Moreover, in every early region of the tarot the order did vary in one or two small ways from one list to another, in the 16th century. There is no reason for Bologna to be an exception, except the conservatism of the players, if it went back that far. It seems to me that we cannot infer from post-1507 (or 1513) conditions what was the case before then. At some point at least, some Bolognese seem to have been convinced that Bologna invented the game. If so, they naturally would have held onto the order as they remembered it.
The next question then is, why would the game have made such a change, moving the Chariot card below the virtues, unlike any other known A order? It seems to me that the sequence was meant to convey a moral message, not only in itself but when applied in the trick-taking game (Ross uses a similar argument, but deduces the opposite conclusion from mine). When Temperance takes a trick with Love in it, that means that Love, the crazy kind instilled by Cupid, is properly ruled by Temperance: Temperance is superior to Love. In the other A orders, that is all there is to it. But in Bologna, after the fall of the Bentivoglio and the imposition of a stronger role of the papacy, the Chariot, that is, the triumphator, might have been seen as having to be ruled by Temperance, too. We might recall the Bolognese tarocchi appropriati poem about Imre Tekeli, the Hungarian nationalist of the late 17th century:
Here the ardor is not the passion for the opposite sex, as shown on the Love card, but that of the Charioteer....Tempra l’ardir, trattien il Carro, e ratto
Lascia d’Amor d’Imper la voglia acerba,
...Temper your ardor, slow your Chariot, and quickly
Leave off the immature desire of Love of Rule,...
The title of the card in Bologna, "Tempra", is a verb that would apply to both Love and Chariot. In the old Italian, Treccani tells us (https://www.treccani.it/vocabolario/temprare/), temprare meant both "moderate", nowadays taken by the verb temperare, and a process in treating metals that had its analogy in living, namely that of "quenching", cooling a metal down after first reheating it, often by plunging it in cold water. We might recall that an alternative way of depicting the virtue of Temperance in the Middle Ages was a lady with a vessel in one hand and a flaming torch/cornucopia in the other. It is possible that the "Alessandro Sforza" stag-rider card has a torch (with a lewd connotation), since the card is damaged in just that area, below the upper cup and above the genitals.
In tempering a metal, the result is a finish that is less brittle than it would be, and in that way able to withstand blows better. By analogy, there is the moral idea that in tempering justice with mercy; a ruler actually increases his longevity in power, attending to particular circumstances as reasons for mercy. For that the Chariot should be before both virtues, as being ruled by Temperance. I take this as a reason for changing the order, to deepen the moral lesson. The triumphal Charioteer, being human like the Lover and those before him, is subject to the virtues. Those after the virtues - Fortune, Time, Death, etc. - are not (the Hanged Man is a special case, as Judas was associated with the number 12, for the 12th disciple, or conceivably 13, for the 13th seat at the Last Supper and King Arthur's table).
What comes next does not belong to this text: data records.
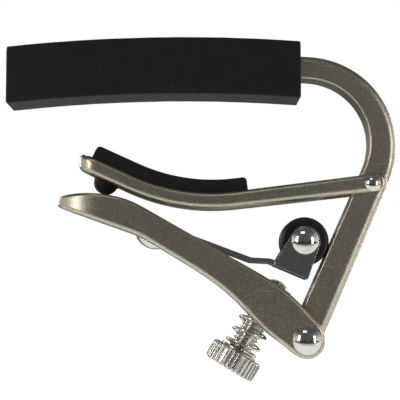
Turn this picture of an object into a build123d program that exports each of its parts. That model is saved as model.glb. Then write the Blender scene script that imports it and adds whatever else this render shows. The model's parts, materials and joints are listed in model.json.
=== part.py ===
"""Guitar capo: a hooked bar with a rubber string sleeve, closed by an over-centre lever.

Millimetres. The origin is the middle of the sleeve's underside, where the capo meets the strings.
+X runs across the fingerboard to the hinge side, +Y along the strings, +Z out of the fingerboard.
The lever is closed, and the arm hangs with its button just over the lever's nose.
"""

import os
from math import cos, degrees, radians, sin

from build123d import *

os.makedirs("parts", exist_ok=True)

# The side view: local x is +X, local y is +Z, and the sketch lies on the middle plane.
SIDE = Plane.XZ
CUT_REACH = 100.0  # longer than the capo, for cuts that run right through it

# Sleeve and bar: concentric arcs that follow the fingerboard's crown
ARCH_X = 6.4  # the crown's highest point
ARCH_RADIUS = 320.0
SLEEVE_LENGTH = 58.6
SLEEVE_HEIGHT = 11.4
SLEEVE_WIDTH = 10.6
SLEEVE_CORNER = 0.5
BAR_BELOW = 4.3  # rubber under the bar
BAR_THICK = 4.6
BAR_DEPTH = 6.35
BAR_END_RECESS = 1.5  # the bar's end stands inside the sleeve
SLEEVE_EASE = 0.05

# The bar's hook and leg
BEND_START = 4.43  # degrees past the crown's centre line
BEND_OUTER = 18.1
BEND_INNER = 12.73
LEG_LEAN_OUTER = 23.6  # degrees from upright
LEG_LEAN_INNER = 24.2
BAR_ROUND_OUTER = 1.5
BAR_ROUND_INNER = 0.4
BAR_FOOT = 3.0  # below the lever's hinge
BAR_FOOT_FLAT = 2.6

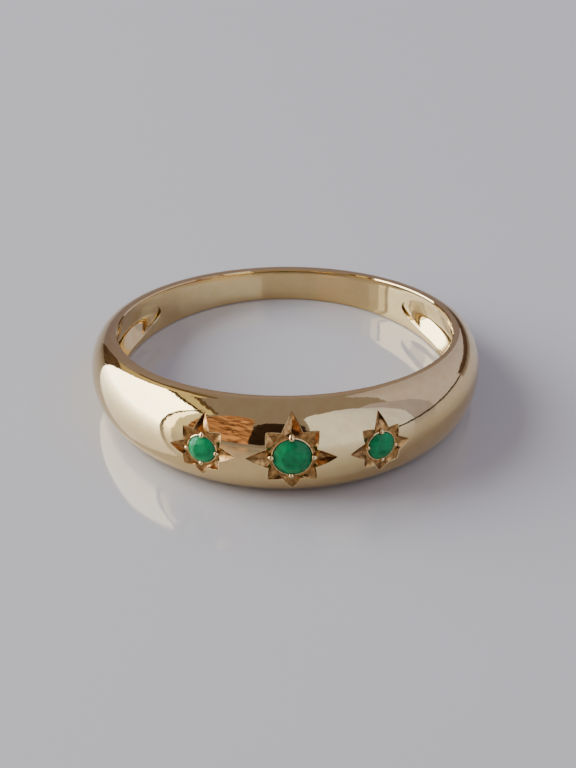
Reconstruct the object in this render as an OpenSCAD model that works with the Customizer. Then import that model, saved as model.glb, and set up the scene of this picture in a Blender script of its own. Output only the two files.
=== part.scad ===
// A flush set gypsy ring: a domed gold band, hollow behind the dome, with three round stones in star cuts.
// It lies on its lower rim. X runs across the front, Y from the front to the back, and Z is up.

/* [Band] */
// Diameter of the finger hole
bore_d = 17.5; // [15.5:0.25:21]
// Width of the band at the front
front_w = 5.1; // [4.8:0.1:5.8]
// Width of the band at the back
back_w = 1.8; // [1.5:0.1:2.4]
// Height of the dome over the finger hole at the front
front_t = 2.2; // [2:0.05:2.6]
// Thickness of the band at the back
back_t = 1.25; // [1.1:0.05:1.6]
// How quickly the dome thins away from the front
swell = 2.8; // [1.6:0.1:4]
// Width of the flat rim round each end of the finger hole
rim_w = 0.15; // [0.1:0.01:0.2]

/* [Hollow] */
// Angle from the front to each end of the hollow behind the dome
hollow_arc = 132; // [110:1:140]
// Lip left between the hollow and each rim
lip_w = 0.38; // [0.3:0.02:0.5]
// Height of the straight wall inside each lip
lip_t = 0.15; // [0.1:0.01:0.2]
// Thickness of the wall over the hollow
wall_t = 0.9; // [0.8:0.05:1]

/* [Stars] */
// Distance between the middles of two stars, along the crown of the band
star_pitch = 4.8; // [4.55:0.05:5.2]
// Length of the centre star, from tip to tip along the band
centre_star_l = 4.7; // [4.2:0.1:4.9]
// Height of the centre star, from tip to tip across the band
centre_star_h = 4.1; // [3.8:0.1:4.3]
// Distance between two opposite short tips of the centre star
centre_short_l = 3.6; // [3.3:0.1:3.8]
// Depth of the centre star's floor below the crown
centre_depth = 0.38; // [0.32:0.02:0.44]
// Length of each side star, from tip to tip along the band
side_star_l = 3.5; // [3.2:0.1:3.8]
// Height of each side star, from tip to tip across the band
side_star_h = 3.4; // [3.1:0.1:3.7]
// Distance between two opposite short tips of a side star
side_short_l = 2.9; // [2.7:0.1:3.1]
// Depth of a side star's floor below the crown
side_depth = 0.26; // [0.22:0.02:0.36]
// Flat floor left round each stone
floor_w = 0.2; // [0.15:0.01:0.22]
// How far the wall between two points leans out
wall_lean = 0.13; // [0.08:0.01:0.16]

/* [Stones] */
// Diameter of the centre stone
centre_stone_d = 1.95; // [1.7:0.05:2.1]
// Diameter of each side stone
side_stone_d = 1.45; // [1.25:0.05:1.6]
// Diameter of a stone's table for each millimetre of the stone's own
table_share = 0.58; // [0.5:0.01:0.64]
// Slope of the main facets over a stone's edge
crown_angle = 33; // [29:1:36]
// Slope of the main facets under a stone's edge
pavilion_angle = 41; // [39:1:43]
// Thickness of a stone's edge
girdle_t = 0.05; // [0.03:0.01:0.07]
// Clearance between a stone and the metal round it
stone_gap = 0.02; // [0.015:0.005:0.03]
// Width of the cone that bears a stone's edge
bearing_w = 0.3; // [0.2:0.02:0.36]

/* [Grains] */
// Diameter of the four grains at the centre stone
centre_grain_d = 0.36; // [0.3:0.02:0.42]
// Diameter of the four grains at each side stone
side_grain_d = 0.3; // [0.26:0.02:0.36]
// How far a grain's middle stands outside the edge of its stone
grain_out = 0.1; // [0.08:0.01:0.14]
// Height of a grain's middle above the floor of its star
grain_rise = 0.06; // [0.04:0.01:0.1]

/* [Hidden] */

// Sections round the band, and spans in the arc of each section
BAND_SECTIONS = 96;
ARC_SPANS = 12;
// Spans along the hollow, and in the arc of each of its sections
HOLLOW_LENGTHS = 48;
HOLLOW_SPANS = 8;
// How much shallower the scoops at the hollow's ends are than the hollow
SCOOP_STEP = 0.04;
// Spans along each edge of a star
EDGE_SPANS = 3;
// How far a cutter reaches past the surface that it cuts
PAST = 0.6;
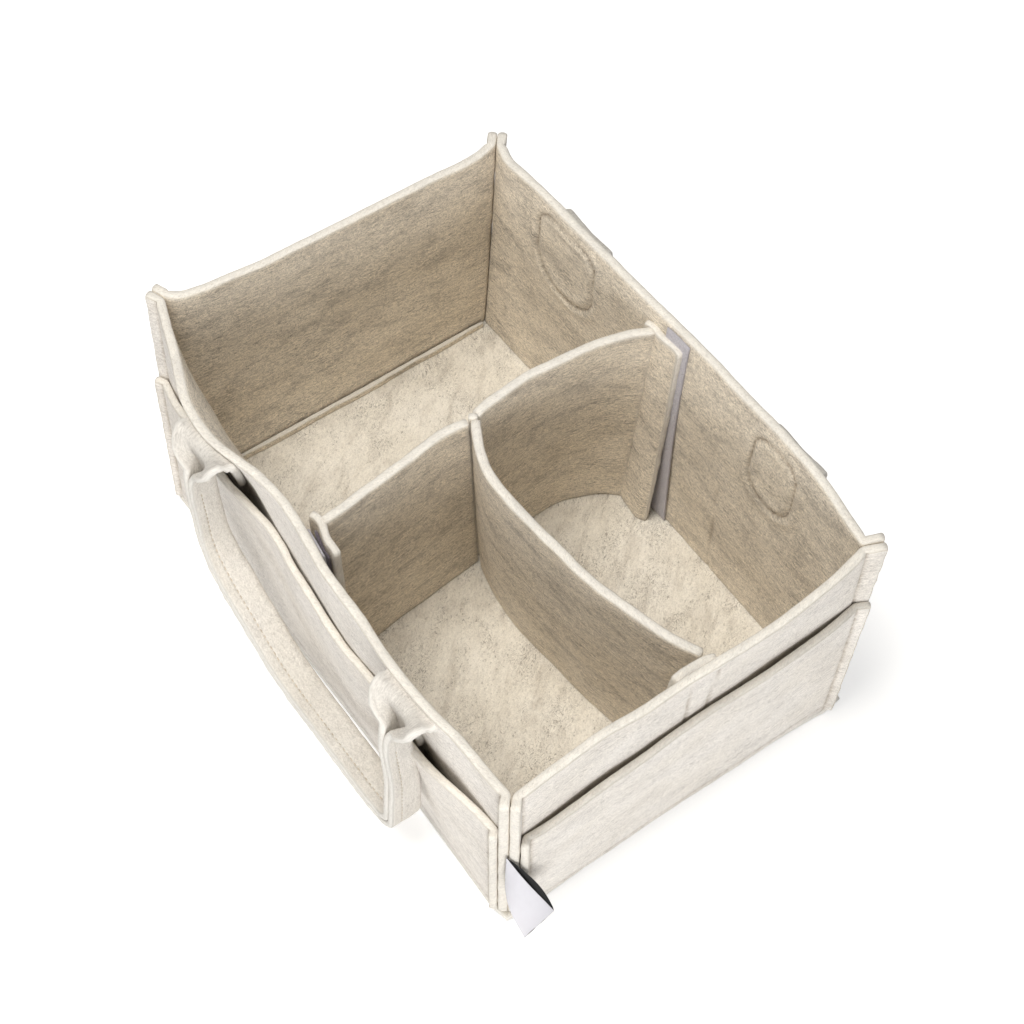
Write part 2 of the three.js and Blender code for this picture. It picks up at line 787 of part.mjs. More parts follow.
addMesh("divider_flap_front", flapSolid(ends.front), feltMaterial());
addMesh("hook_strip_left", hookSolid(ends.left), hookMaterial());
addMesh("hook_strip_right", hookSolid(ends.right), hookMaterial());
addMesh("hook_strip_front", hookSolid(ends.front), hookMaterial());
addMesh("loop_strip_left", loopSolid(ends.left, leftLoopX), loopMaterial());
addMesh("loop_strip_right", loopSolid(ends.right, rightLoopX), loopMaterial());
addMesh("loop_strip_front", loopSolid(ends.front, frontLoopY), loopMaterial());
addMesh("side_label", labelSolid(), labelMaterial());

export default caddy;
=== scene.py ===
import math

import bpy
import numpy as np
from mathutils import Matrix, Vector


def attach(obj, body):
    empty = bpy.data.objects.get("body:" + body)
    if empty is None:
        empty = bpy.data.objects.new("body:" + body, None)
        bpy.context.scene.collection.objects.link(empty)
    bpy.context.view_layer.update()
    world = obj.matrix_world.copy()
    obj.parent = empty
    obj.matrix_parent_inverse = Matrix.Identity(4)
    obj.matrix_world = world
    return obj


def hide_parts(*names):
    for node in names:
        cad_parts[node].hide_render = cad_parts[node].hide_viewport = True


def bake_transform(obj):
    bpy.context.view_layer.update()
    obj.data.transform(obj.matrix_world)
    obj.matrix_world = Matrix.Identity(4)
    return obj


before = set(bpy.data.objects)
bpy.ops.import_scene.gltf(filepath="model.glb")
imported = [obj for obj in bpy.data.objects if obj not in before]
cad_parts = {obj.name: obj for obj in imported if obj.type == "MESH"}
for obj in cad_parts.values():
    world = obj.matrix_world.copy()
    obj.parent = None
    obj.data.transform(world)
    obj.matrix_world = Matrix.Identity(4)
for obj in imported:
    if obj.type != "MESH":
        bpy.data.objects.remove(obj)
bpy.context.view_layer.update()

# All lengths are in millimetres until a mesh is made
MM = 0.001
FELT = 4.5  # thickness of the pockets, the straps and the side flaps
WALL = 5.2
PANEL = 5.4  # thickness of the divider
CLEAR = 0.15  # between a wall and its inner line
EDGE = 1.2  # how far a cut edge rounds out past its sheet's grid


# Numbers and curves

def smooth(t):
    t = np.clip(t, 0.0, 1.0)
    return t * t * (3 - 2 * t)


def unit(v):
    return v / np.maximum(np.linalg.norm(v, axis=-1, keepdims=True), 1e-9)


def lengths(line):
    """The lengths of a line's pieces."""
    return np.linalg.norm(np.diff(line, axis=0), axis=1)


def arc(line):
    """The distance along a line at each of its points."""
    return np.r_[0, np.cumsum(lengths(line))]


def sample(at, places, line):
    """A line's values at some places, where its own points lie at other places."""
    return np.stack([np.interp(at, places, line[:, i]) for i in range(line.shape[1])], -1)


def cubic(t, span, a, slope_a, b, slope_b):
    """The curve from a to b with those slopes, at shares t of the span."""
    return (
        (2 * t**3 - 3 * t**2 + 1) * a
        + (t**3 - 2 * t**2 + t) * span * slope_a
        + (-2 * t**3 + 3 * t**2) * b
        + (t**3 - t**2) * span * slope_b
    )


def fine_line(points, count):
    """A smooth line through points."""
    p = np.array(points, float)
    step = arc(p)
    slope = np.gradient(p, step, axis=0)
    at = np.linspace(0, step[-1], count)
    k = np.clip(np.searchsorted(step, at, side="right") - 1, 0, len(p) - 2)
    span = (step[k + 1] - step[k])[:, None]
    return cubic((at - step[k])[:, None] / span, span, p[k], slope[k], p[k + 1], slope[k + 1])


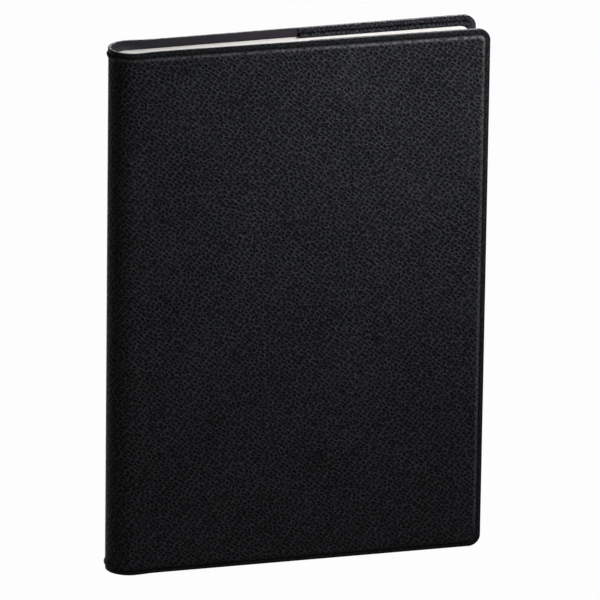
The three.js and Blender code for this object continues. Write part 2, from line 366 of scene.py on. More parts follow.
def wrinkle_cuts(tree, tilted):
    """1 beside the wrinkles, WRINKLE_LEAVES in the middle of one."""
    scale = (1 / WRINKLE_LENGTH, 1 / WRINKLE_WIDTH, 1)
    stretched = add_node(tree, "ShaderNodeMapping", {"Vector": tilted, "Scale": scale})
    folds = add_node(
        tree,
        "ShaderNodeTexNoise",
        {"Vector": stretched, "Scale": 1.0, "Detail": 1.0},
        noise_dimensions="2D",
    )
    off_line = add_node(tree, "ShaderNodeMath", {0: folds.outputs[0], 1: 0.5}, operation="SUBTRACT")
    away = add_node(tree, "ShaderNodeMath", {0: off_line}, operation="ABSOLUTE")
    return add_node(
        tree,
        "ShaderNodeMapRange",
        {0: away, 1: 0.0, 2: WRINKLE_BAND, 3: WRINKLE_LEAVES, 4: 1.0},
        interpolation_type="SMOOTHSTEP",
    )


def highlight_streaks(tree, lay, tilted):
    """Up to STREAK_SHARE in a painted highlight streak, 0 off it and outside the patches."""
    scale = (1 / STREAK_LENGTH, 1 / STREAK_WIDTH, 1)
    drawn = add_node(tree, "ShaderNodeMapping", {"Vector": tilted, "Scale": scale})
    ripple = add_node(
        tree,
        "ShaderNodeTexNoise",
        {"Vector": drawn, "Scale": 1.0, "Detail": 0.0},
        noise_dimensions="2D",
    )
    streak = add_node(
        tree,
        "ShaderNodeMapRange",
        {0: ripple.outputs[0], 1: STREAK_FROM, 2: STREAK_FULL, 3: 0.0, 4: 1.0},
        interpolation_type="SMOOTHSTEP",
    )
    region = add_node(
        tree, "ShaderNodeTexNoise", {"Vector": lay, "Scale": 1 / STREAK_REGION, "Detail": 1.0}
    )
    where = add_node(
        tree,
        "ShaderNodeMapRange",
        {0: region.outputs[0], 1: STREAK_REGION_FROM, 2: STREAK_REGION_FULL, 3: 0.0, 4: STREAK_SHARE},
    )
    return add_node(tree, "ShaderNodeMath", {0: streak, 1: where}, operation="MULTIPLY")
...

If the change was in the opposite direction, from before the virtues to after, that change could also be rationalized, by saying that the virtues are part of the education of a prince, and so of anybody, before he can be a good triumphator. However this rationalization is less in keeping with an educational function for the trick-taking aspect, in which subjects that should rule in humans are more powerful than those that sometimes in fact rule, overpowering the virtues. (The Devil is not an exception, because he should rule over the wicked after death. The other powers stronger than humanity are also part of the divine plan.)
Then there is the question of why the order of Fortitude and Justice would have been switched, even before such a change in the position of the Chariot, and even if that order is attested in a few sources (Ambrose Commentary on Luke, V, 62 and Wisdom of Solomon 8:7). In those sources, that Justice is before Fortitude seems merely incidental, whereas the sources in the other direction (Justice after Fortitude) offer good reasons for their choice, as well as being more authoritative (Plato, Aquinas). So the justification for going from Temperance-Fortitude-Justice to Temperance-Justice-Fortitude is much weaker than the other way around. Again it is the Rosenwald order that seems the earlier, although now shared by Bologna rather than Florence.
It is also true that the Rosenwald designs are simpler than those of the hand-painted cards of the Charles VI and of Minchiate. This is not necessarily due to the nature of the medium, woodcuts vs. painting, because the Beaux Arts/Rothschild designs are as complex as their hand-painted equivalents elsewhere. The simpler designs of the Rosenwald, instead of being earlier, could be due to less skill or effort on the part of the cutter, further removed from the allegories in what, despite the primitiveness of the order, is surely a later product than what we have, or perhaps have (since the provenance of those cards is still contested), from Florence.
Backwater places, e.g. Piedmont, sometimes preserve orders superseded elsewhere. So perhaps, apart from the hierarchy of dignitaries, the Rosenwald represents the earliest of the various known A orders, retained by Bologna as well as Perugia even in the early 16th century. If so, that is a good reason for assuming that this order also obtained in Florence, so that in fact there were four dignitaries rather than three at some point (as Depaulis asserts, without argument, in Tarot Revele, 2013).
Moreover, there is some slight reason for thinking that this order would have existed in Bologna before it went to Florence, because, given the general conservatism of players, a change in the order (here I am talking about the virtues) is more likely between cities, a change at the beginning in the second city, than in the same city.
Needless to say, there is much that is speculative here.